A new coordinated healthcare partnership called Blue Premier aims to stop North Carolinians from seeing red over rising costs and inefficient care.

Blue Cross and Blue Shield of North Carolina—the state’s largest health insurer—is leading the collaboration with five of the state’s preeminent health systems to share in outcomes and costs associated with care. Dubbed Blue Premier by the NC insurance giant, the model shifts the provider mindset from quantity to quality.

Under the new plan, compensation for doctors and hospitals draws on the value provided to the patient, rather than the amount of treatment given. Blue Premier also emphasizes efficient care, with the providers now pairing with Blue Cross to foot the bill for any cost overruns.

In coverage of the announcement, leadership from the insurer stressed that the new model’s intention is not to save money by sacrificing time and care spent on the patient. Rather, Blue Premier expects to hold providers responsible for the outcomes of their patients.

To ensure accountability, the insurer measures providers on indicators predicated on reducing infections, surgical complications, hospital readmissions, and deaths, along with the delivery of diagnostic preventive screenings for illnesses such as cancer and diabetes.
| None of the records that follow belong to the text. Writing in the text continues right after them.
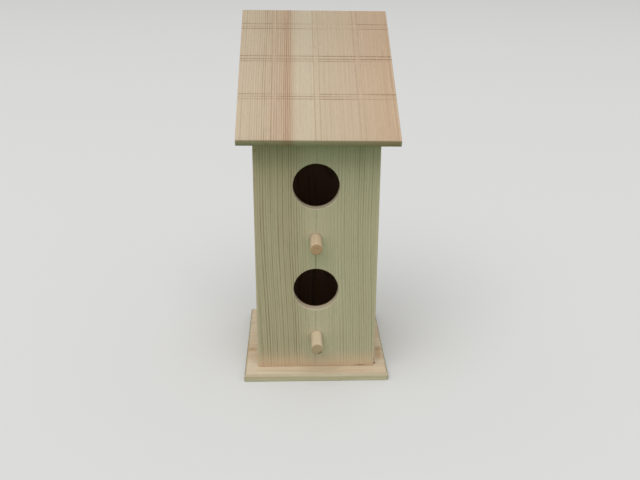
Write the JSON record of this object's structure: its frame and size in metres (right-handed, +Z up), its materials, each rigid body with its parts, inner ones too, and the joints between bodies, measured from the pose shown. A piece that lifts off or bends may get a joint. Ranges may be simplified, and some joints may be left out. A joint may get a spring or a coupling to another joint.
{
  "type": "two-story birdhouse",
  "caption": "Tall square pine birdhouse with an entrance hole and dowel perch on each storey, a sloping scored roof board and a rounded base plate.",
  "frame": {"origin": "middle of the base plate's underside, level with the surface it stands on", "axes": "+Z up, -Y out of the front with the entrances, +X to the right seen from the front"},
  "size_m": [0.1258, 0.1451, 0.2976],
  "materials": {
    "plate_pine": "sanded bare wood",
    "front_pine": "sanded bare wood",
    "back_pine": "sanded bare wood",
    "side_pine": "sanded bare wood",
    "floor_pine": "sawn bare wood",
    "roof_pine": "sanded bare wood",
    "dowel_birch": "smooth bare wood",
    "brad_steel": "galvanised"
  },
  "bodies": {
    "root": {"base_plate": "plate_pine", "front_wall": "front_pine", "back_wall": "back_pine", "left_wall": "side_pine", "right_wall": "side_pine", "storey_floor": "floor_pine", "roof_board": "roof_pine", "lower_perch": "dowel_birch", "upper_perch": "dowel_birch", "base_brads": "brad_steel", "back_brads": "brad_steel", "side_brads": "brad_steel"}
  },
  "joints": []
}
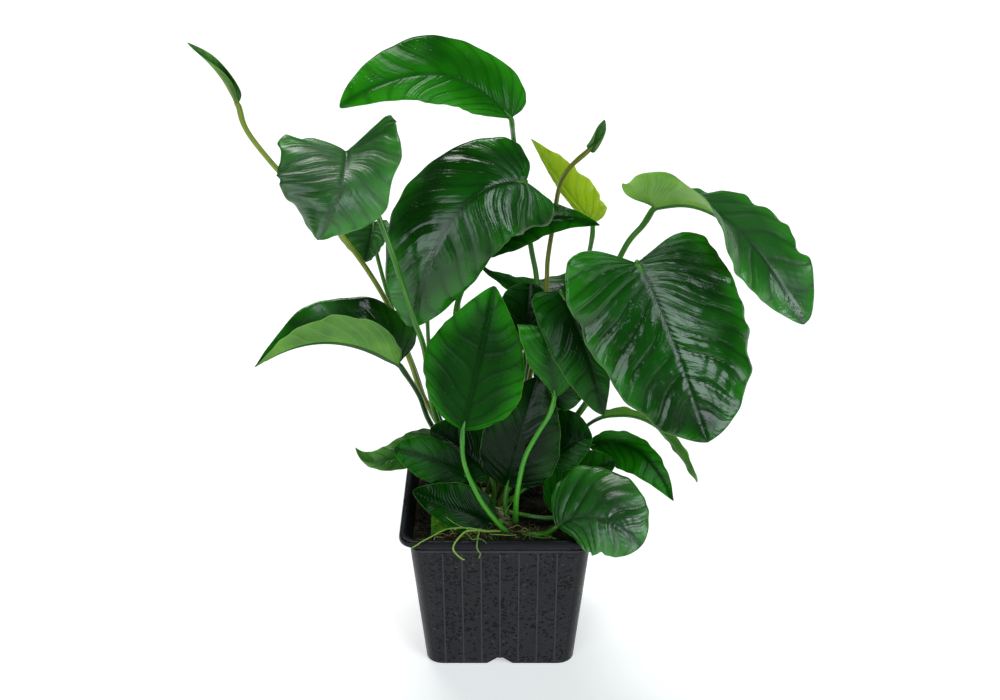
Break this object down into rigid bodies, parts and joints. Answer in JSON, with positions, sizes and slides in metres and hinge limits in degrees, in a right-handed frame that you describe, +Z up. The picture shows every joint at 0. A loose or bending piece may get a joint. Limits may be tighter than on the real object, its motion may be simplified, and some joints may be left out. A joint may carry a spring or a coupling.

Blue Cross expects about half of the 3.8 million North Carolinians it insures to be active within the new model by 2020. The hospitals that have already agreed to participate in Blue Premier are WakeMed Health & Hospitals, UNC Health Care, Duke University Health System, Cone Health and Wake Forest Baptist Health. Atrium Health, Vidant Health, and Novant Health are in discussions about taking part in the future.

The partnership represents what could be a significant step on behalf of the insurer and the health systems to stem the outrageous increases plaguing patients across our state.

In fact, the goal of the new model is to eliminate any annual healthcare cost increase. According to Blue Cross, the current average annual cost increase is more than 5%.

But there are some concerns among some participating hospital CEOs about Blue Premier’s structure and how it could affect patient care. The model closely follows the strategies imposed by other groups, some of which have been with met with subpar results due to poor cost projections or an inability to meet outcome targets.

In Blue Premier’s case, Blue Cross will serve as a central agent among the hospitals, sharing patients’ medical bills with the providers. The goal of this process is to provide complete visibility into a patient’s medical history to avoid what could be a redundant or ineffective treatment.

However, the networks don’t include every doctor or provider the patient may have seen, which is where the system can cause some frustrations. Still, the method has the chance to decrease prices and increase the value delivered.

Blue Premier facilitates the sharing of medical claims among the providers, so each hospital will now have visibility into how much other providers charge for certain procedures. Providers can use this type of intel for comparisons that ensure one provider isn’t far outpacing a peer.

Plus, according to one professor of health policy at UNC Chapel Hill, doctors aren’t likely to avoid basic health screenings for the sake of saving money now as it could cost them big bucks later. That’s good news for patients who may now learn about a treatable condition before it worsens or becomes life-threatening.

These types of quality-over-quantity programs have been gaining steam in other parts of the country for the last decade. Fortunately for North Carolinians, there is data available that supplies a blueprint for a successful model for both the patient and the provider.